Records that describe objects
>> begin

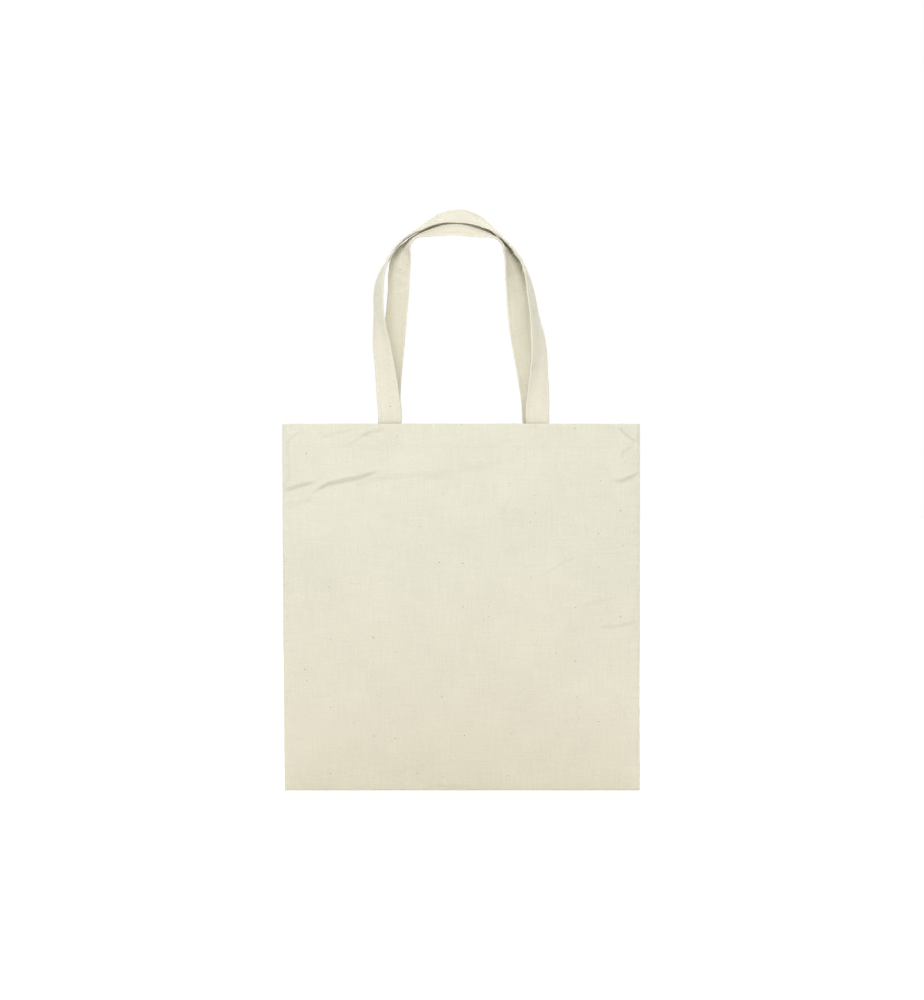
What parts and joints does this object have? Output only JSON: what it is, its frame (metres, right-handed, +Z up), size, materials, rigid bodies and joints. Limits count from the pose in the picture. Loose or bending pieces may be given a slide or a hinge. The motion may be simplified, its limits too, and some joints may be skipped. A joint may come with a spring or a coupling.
{
  "type": "canvas tote bag",
  "caption": "Flat open-topped cotton canvas tote bag with long strap handles sewn inside its hems; the mouth opens and both handles fall outward.",
  "frame": {"origin": "middle of the bottom edge, on the plane between the two walls", "axes": "+Z up from the bottom seam to the mouth and handles, -Y the way the front wall faces, +X to the right seen from the front"},
  "size_m": [0.38, 0.0374, 0.6188],
  "materials": {
    "bag_canvas": "plain-weave unbleached cotton canvas, matte",
    "strap_canvas": "folded unbleached cotton canvas, matte",
    "thread": "undyed spun sewing thread"
  },
  "bodies": {
    "back": {"back_panel": "bag_canvas", "back_hem": "bag_canvas", "back_hem_stitching": "thread", "back_handle_left_end": "strap_canvas", "back_handle_left_end_stitching": "thread", "back_handle_right_end": "strap_canvas", "back_handle_right_end_stitching": "thread", "left_side_seam": "bag_canvas", "right_side_seam": "bag_canvas", "left_seam_overlock": "thread", "right_seam_overlock": "thread", "bottom_seam": "bag_canvas", "bottom_seam_overlock": "thread"},
    "front": {"front_panel": "bag_canvas", "front_hem": "bag_canvas", "front_hem_stitching": "thread", "front_handle_left_end": "strap_canvas", "front_handle_left_end_stitching": "thread", "front_handle_right_end": "strap_canvas", "front_handle_right_end_stitching": "thread"},
    "front_handle": {"front_handle": "strap_canvas", "front_handle_stitching": "thread"},
    "back_handle": {"back_handle": "strap_canvas", "back_handle_stitching": "thread"}
  },
  "joints": [
    {"name": "mouth_open", "type": "hinge", "parent": "back", "child": "front", "pos_m": [0, -0.0019, 0], "axis": [1, 0, 0], "range_deg": [0, 8]},
    {"name": "front_handle_fold", "type": "hinge", "parent": "front", "child": "front_handle", "pos_m": [0, -0.0142, 0.3906], "axis": [1, 0, 0], "range_deg": [0, 165]},
    {"name": "back_handle_fold", "type": "hinge", "parent": "back", "child": "back_handle", "pos_m": [0, 0.0142, 0.3906], "axis": [-1, 0, 0], "range_deg": [0, 165]}
  ]
}
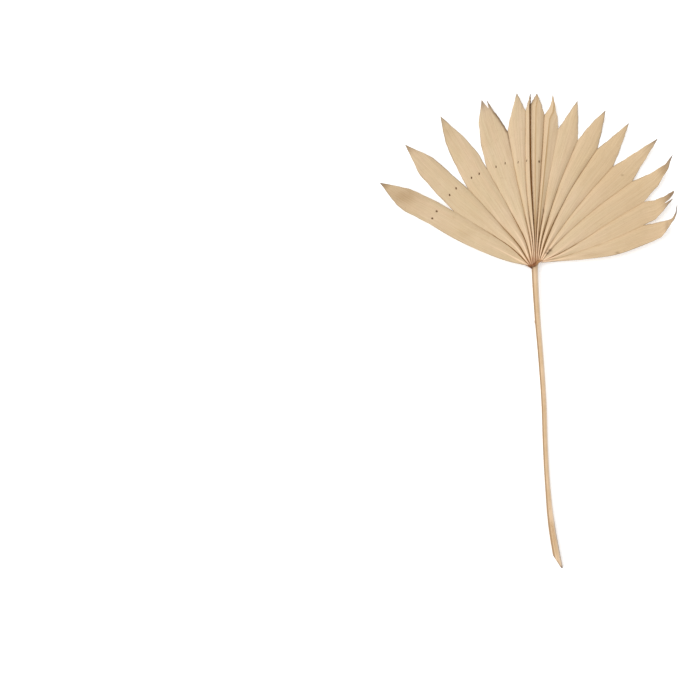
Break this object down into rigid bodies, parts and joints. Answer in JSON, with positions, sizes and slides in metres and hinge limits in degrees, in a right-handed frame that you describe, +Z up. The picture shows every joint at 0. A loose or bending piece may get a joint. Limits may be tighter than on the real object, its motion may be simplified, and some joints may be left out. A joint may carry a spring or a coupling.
{
  "type": "dried fan palm frond",
  "caption": "A dried, sun-cut fan palm leaf: one pleated fan blade with scissor-trimmed pointed fingers, a small brown crest and a slender bare stem. Lies flat; for dry arrangements.",
  "frame": {"origin": "the middle of the frond's footprint, on the surface it lies on", "axes": "+Z is up, away from the surface; the fingers point along +Y and the stem along -Y; +X is to the right as the frond is seen from above"},
  "size_m": [0.315, 0.5022, 0.0228],
  "materials": {
    "dry_blade": "matte",
    "dry_stem": "satin",
    "crest_fibre": "matte"
  },
  "bodies": {
    "root": {"blade": "dry_blade", "stem": "dry_stem", "crest": "crest_fibre"}
  },
  "joints": []
}
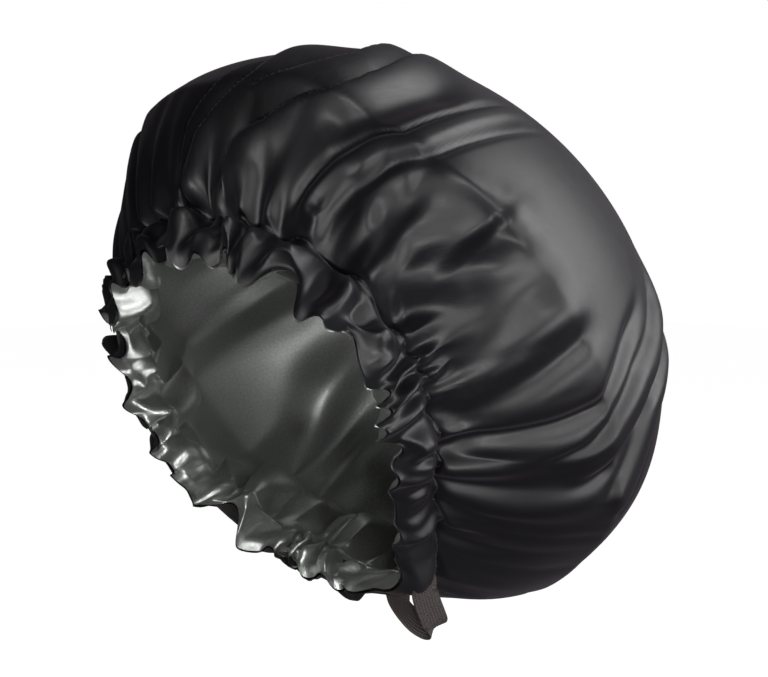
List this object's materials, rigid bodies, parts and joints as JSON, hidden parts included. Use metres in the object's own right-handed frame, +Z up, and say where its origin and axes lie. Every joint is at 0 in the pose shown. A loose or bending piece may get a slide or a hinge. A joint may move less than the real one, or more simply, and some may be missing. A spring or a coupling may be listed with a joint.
{
  "type": "sleep bonnet",
  "caption": "Round gathered two-layer satin bonnet in its worn shape, with an elastic casing round the opening and a short adjusting strap loop at the nape.",
  "frame": {"origin": "middle of the opening, at half the casing's width, where the wearer's head goes in", "axes": "+Z up as worn, -Y to the wearer's front, +X to the wearer's left; the crown's axis leans 59 degrees back from +Z towards +Y, and the opening faces down and forward"},
  "size_m": [0.279, 0.2301, 0.2569],
  "materials": {
    "black_satin": "satin, soft sheen",
    "silver_satin": "satin, bright sheen",
    "black_elastic": "ribbed, matt"
  },
  "bodies": {
    "root": {"outer_shell": "black_satin", "lining": "silver_satin", "elastic_band": "black_elastic", "strap_loop": "black_elastic"}
  },
  "joints": []
}
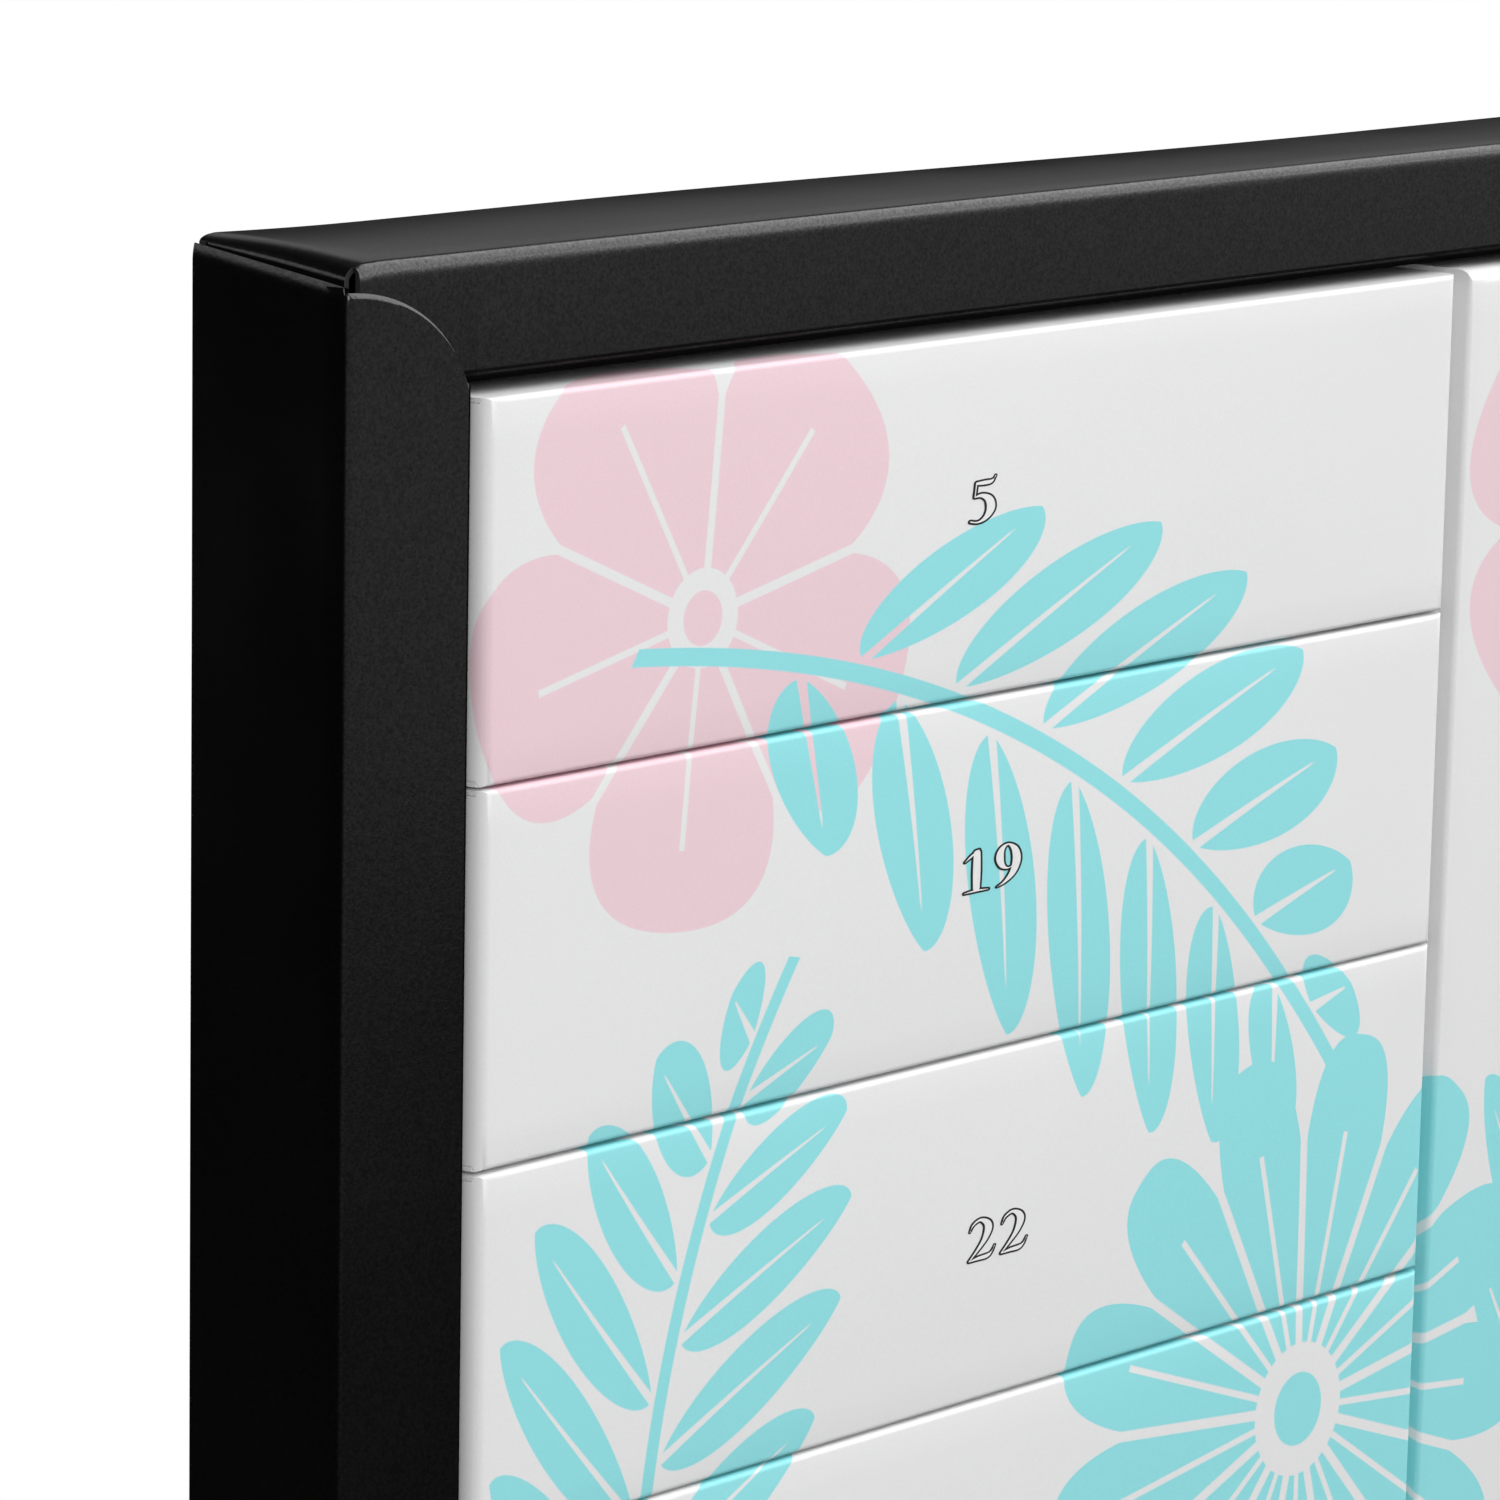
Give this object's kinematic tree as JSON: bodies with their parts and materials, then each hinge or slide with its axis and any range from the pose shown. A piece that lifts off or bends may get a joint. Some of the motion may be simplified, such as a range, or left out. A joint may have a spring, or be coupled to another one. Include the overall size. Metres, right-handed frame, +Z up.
{
  "type": "box advent calendar",
  "caption": "Upright calendar of small lidded card boxes, laid across and upright by turns, packed in a black folded-card frame with a closed back.",
  "frame": {"origin": "middle of the underside, half way between the box fronts and the back panel", "axes": "+Z up, +X along the width to the right as seen from the front, box fronts face -Y"},
  "size_m": [0.486, 0.022, 0.3258],
  "materials": {
    "frame_card": "satin black card with soft folds",
    "lid_card": "smooth white printed card",
    "tray_card": "plain uncoated white card"
  },
  "bodies": {
    "frame": {"back_panel": "frame_card", "top_rail": "frame_card", "bottom_rail": "frame_card", "left_rail": "frame_card", "right_rail": "frame_card"},
    "box_05": {"box_05_tray": "tray_card"},
    "lid_05": {"box_05_lid": "lid_card"},
    "box_19": {"box_19_tray": "tray_card"},
    "lid_19": {"box_19_lid": "lid_card"},
    "box_22": {"box_22_tray": "tray_card"},
    "lid_22": {"box_22_lid": "lid_card"},
    "box_08": {"box_08_tray": "tray_card"},
    "lid_08": {"box_08_lid": "lid_card"},
    "box_14": {"box_14_tray": "tray_card"},
    "lid_14": {"box_14_lid": "lid_card"},
    "box_01": {"box_01_tray": "tray_card"},
    "lid_01": {"box_01_lid": "lid_card"},
    "box_23": {"box_23_tray": "tray_card"},
    "lid_23": {"box_23_lid": "lid_card"},
    "box_10": {"box_10_tray": "tray_card"},
    "lid_10": {"box_10_lid": "lid_card"},
    "box_03": {"box_03_tray": "tray_card"},
    "lid_03": {"box_03_lid": "lid_card"},
    "box_17": {"box_17_tray": "tray_card"},
    "lid_17": {"box_17_lid": "lid_card"},
    "box_12": {"box_12_tray": "tray_card"},
    "lid_12": {"box_12_lid": "lid_card"},
    "box_20": {"box_20_tray": "tray_card"},
    "lid_20": {"box_20_lid": "lid_card"},
    "box_16": {"box_16_tray": "tray_card"},
    "lid_16": {"box_16_lid": "lid_card"},
    "box_07": {"box_07_tray": "tray_card"},
    "lid_07": {"box_07_lid": "lid_card"},
    "box_21": {"box_21_tray": "tray_card"},
    "lid_21": {"box_21_lid": "lid_card"},
    "box_02": {"box_02_tray": "tray_card"},
    "lid_02": {"box_02_lid": "lid_card"},
    "box_11": {"box_11_tray": "tray_card"},
    "lid_11": {"box_11_lid": "lid_card"},
    "box_24": {"box_24_tray": "tray_card"},
    "lid_24": {"box_24_lid": "lid_card"},
    "box_06": {"box_06_tray": "tray_card"},
    "lid_06": {"box_06_lid": "lid_card"},
    "box_13": {"box_13_tray": "tray_card"},
    "lid_13": {"box_13_lid": "lid_card"},
    "box_09": {"box_09_tray": "tray_card"},
    "lid_09": {"box_09_lid": "lid_card"},
    "box_18": {"box_18_tray": "tray_card"},
    "lid_18": {"box_18_lid": "lid_card"},
    "box_04": {"box_04_tray": "tray_card"},
    "lid_04": {"box_04_lid": "lid_card"},
    "box_15": {"box_15_tray": "tray_card"},
    "lid_15": {"box_15_lid": "lid_card"}
  },
  "joints": [
    {"name": "box_05_pull", "type": "slide", "parent": "frame", "child": "box_05", "axis": [0, -1, 0], "range_m": [0, 0.04]},
    {"name": "lid_05_lift", "type": "slide", "parent": "box_05", "child": "lid_05", "axis": [0, -1, 0], "range_m": [0, 0.03]},
    {"name": "box_19_pull", "type": "slide", "parent": "frame", "child": "box_19", "axis": [0, -1, 0], "range_m": [0, 0.04]},
    {"name": "lid_19_lift", "type": "slide", "parent": "box_19", "child": "lid_19", "axis": [0, -1, 0], "range_m": [0, 0.03]},
    {"name": "box_22_pull", "type": "slide", "parent": "frame", "child": "box_22", "axis": [0, -1, 0], "range_m": [0, 0.04]},
    {"name": "lid_22_lift", "type": "slide", "parent": "box_22", "child": "lid_22", "axis": [0, -1, 0], "range_m": [0, 0.03]},
    {"name": "box_08_pull", "type": "slide", "parent": "frame", "child": "box_08", "axis": [0, -1, 0], "range_m": [0, 0.04]},
    {"name": "lid_08_lift", "type": "slide", "parent": "box_08", "child": "lid_08", "axis": [0, -1, 0], "range_m": [0, 0.03]},
    {"name": "box_14_pull", "type": "slide", "parent": "frame", "child": "box_14", "axis": [0, -1, 0], "range_m": [0, 0.04]},
    {"name": "lid_14_lift", "type": "slide", "parent": "box_14", "child": "lid_14", "axis": [0, -1, 0], "range_m": [0, 0.03]},
    {"name": "box_01_pull", "type": "slide", "parent": "frame", "child": "box_01", "axis": [0, -1, 0], "range_m": [0, 0.04]},
    {"name": "lid_01_lift", "type": "slide", "parent": "box_01", "child": "lid_01", "axis": [0, -1, 0], "range_m": [0, 0.03]},
    {"name": "box_23_pull", "type": "slide", "parent": "frame", "child": "box_23", "axis": [0, -1, 0], "range_m": [0, 0.04]},
    {"name": "lid_23_lift", "type": "slide", "parent": "box_23", "child": "lid_23", "axis": [0, -1, 0], "range_m": [0, 0.03]},
    {"name": "box_10_pull", "type": "slide", "parent": "frame", "child": "box_10", "axis": [0, -1, 0], "range_m": [0, 0.04]},
    {"name": "lid_10_lift", "type": "slide", "parent": "box_10", "child": "lid_10", "axis": [0, -1, 0], "range_m": [0, 0.03]},
    {"name": "box_03_pull", "type": "slide", "parent": "frame", "child": "box_03", "axis": [0, -1, 0], "range_m": [0, 0.04]},
    {"name": "lid_03_lift", "type": "slide", "parent": "box_03", "child": "lid_03", "axis": [0, -1, 0], "range_m": [0, 0.03]},
    {"name": "box_17_pull", "type": "slide", "parent": "frame", "child": "box_17", "axis": [0, -1, 0], "range_m": [0, 0.04]},
    {"name": "lid_17_lift", "type": "slide", "parent": "box_17", "child": "lid_17", "axis": [0, -1, 0], "range_m": [0, 0.03]},
    {"name": "box_12_pull", "type": "slide", "parent": "frame", "child": "box_12", "axis": [0, -1, 0], "range_m": [0, 0.04]},
    {"name": "lid_12_lift", "type": "slide", "parent": "box_12", "child": "lid_12", "axis": [0, -1, 0], "range_m": [0, 0.03]},
    {"name": "box_20_pull", "type": "slide", "parent": "frame", "child": "box_20", "axis": [0, -1, 0], "range_m": [0, 0.04]},
    {"name": "lid_20_lift", "type": "slide", "parent": "box_20", "child": "lid_20", "axis": [0, -1, 0], "range_m": [0, 0.03]},
    {"name": "box_16_pull", "type": "slide", "parent": "frame", "child": "box_16", "axis": [0, -1, 0], "range_m": [0, 0.04]},
    {"name": "lid_16_lift", "type": "slide", "parent": "box_16", "child": "lid_16", "axis": [0, -1, 0], "range_m": [0, 0.03]},
    {"name": "box_07_pull", "type": "slide", "parent": "frame", "child": "box_07", "axis": [0, -1, 0], "range_m": [0, 0.04]},
    {"name": "lid_07_lift", "type": "slide", "parent": "box_07", "child": "lid_07", "axis": [0, -1, 0], "range_m": [0, 0.03]},
    {"name": "box_21_pull", "type": "slide", "parent": "frame", "child": "box_21", "axis": [0, -1, 0], "range_m": [0, 0.04]},
    {"name": "lid_21_lift", "type": "slide", "parent": "box_21", "child": "lid_21", "axis": [0, -1, 0], "range_m": [0, 0.03]},
    {"name": "box_02_pull", "type": "slide", "parent": "frame", "child": "box_02", "axis": [0, -1, 0], "range_m": [0, 0.04]},
    {"name": "lid_02_lift", "type": "slide", "parent": "box_02", "child": "lid_02", "axis": [0, -1, 0], "range_m": [0, 0.03]},
    {"name": "box_11_pull", "type": "slide", "parent": "frame", "child": "box_11", "axis": [0, -1, 0], "range_m": [0, 0.04]},
    {"name": "lid_11_lift", "type": "slide", "parent": "box_11", "child": "lid_11", "axis": [0, -1, 0], "range_m": [0, 0.03]},
    {"name": "box_24_pull", "type": "slide", "parent": "frame", "child": "box_24", "axis": [0, -1, 0], "range_m": [0, 0.04]},
    {"name": "lid_24_lift", "type": "slide", "parent": "box_24", "child": "lid_24", "axis": [0, -1, 0], "range_m": [0, 0.03]},
    {"name": "box_06_pull", "type": "slide", "parent": "frame", "child": "box_06", "axis": [0, -1, 0], "range_m": [0, 0.04]},
    {"name": "lid_06_lift", "type": "slide", "parent": "box_06", "child": "lid_06", "axis": [0, -1, 0], "range_m": [0, 0.03]},
    {"name": "box_13_pull", "type": "slide", "parent": "frame", "child": "box_13", "axis": [0, -1, 0], "range_m": [0, 0.04]},
    {"name": "lid_13_lift", "type": "slide", "parent": "box_13", "child": "lid_13", "axis": [0, -1, 0], "range_m": [0, 0.03]},
    {"name": "box_09_pull", "type": "slide", "parent": "frame", "child": "box_09", "axis": [0, -1, 0], "range_m": [0, 0.04]},
    {"name": "lid_09_lift", "type": "slide", "parent": "box_09", "child": "lid_09", "axis": [0, -1, 0], "range_m": [0, 0.03]},
    {"name": "box_18_pull", "type": "slide", "parent": "frame", "child": "box_18", "axis": [0, -1, 0], "range_m": [0, 0.04]},
    {"name": "lid_18_lift", "type": "slide", "parent": "box_18", "child": "lid_18", "axis": [0, -1, 0], "range_m": [0, 0.03]},
    {"name": "box_04_pull", "type": "slide", "parent": "frame", "child": "box_04", "axis": [0, -1, 0], "range_m": [0, 0.04]},
    {"name": "lid_04_lift", "type": "slide", "parent": "box_04", "child": "lid_04", "axis": [0, -1, 0], "range_m": [0, 0.03]},
    {"name": "box_15_pull", "type": "slide", "parent": "frame", "child": "box_15", "axis": [0, -1, 0], "range_m": [0, 0.04]},
    {"name": "lid_15_lift", "type": "slide", "parent": "box_15", "child": "lid_15", "axis": [0, -1, 0], "range_m": [0, 0.03]}
  ]
}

>> end

• WHAT TO WORK ON: Copy each line of the data that contains the word "shown".

• WRITTEN ANSWER:
List this object's materials, rigid bodies, parts and joints as JSON, hidden parts included. Use metres in the object's own right-handed frame, +Z up, and say where its origin and axes lie. Every joint is at 0 in the pose shown. A loose or bending piece may get a slide or a hinge. A joint may move less than the real one, or more simply, and some may be missing. A spring or a coupling may be listed with a joint.
Give this object's kinematic tree as JSON: bodies with their parts and materials, then each hinge or slide with its axis and any range from the pose shown. A piece that lifts off or bends may get a joint. Some of the motion may be simplified, such as a range, or left out. A joint may have a spring, or be coupled to another one. Include the overall size. Metres, right-handed frame, +Z up.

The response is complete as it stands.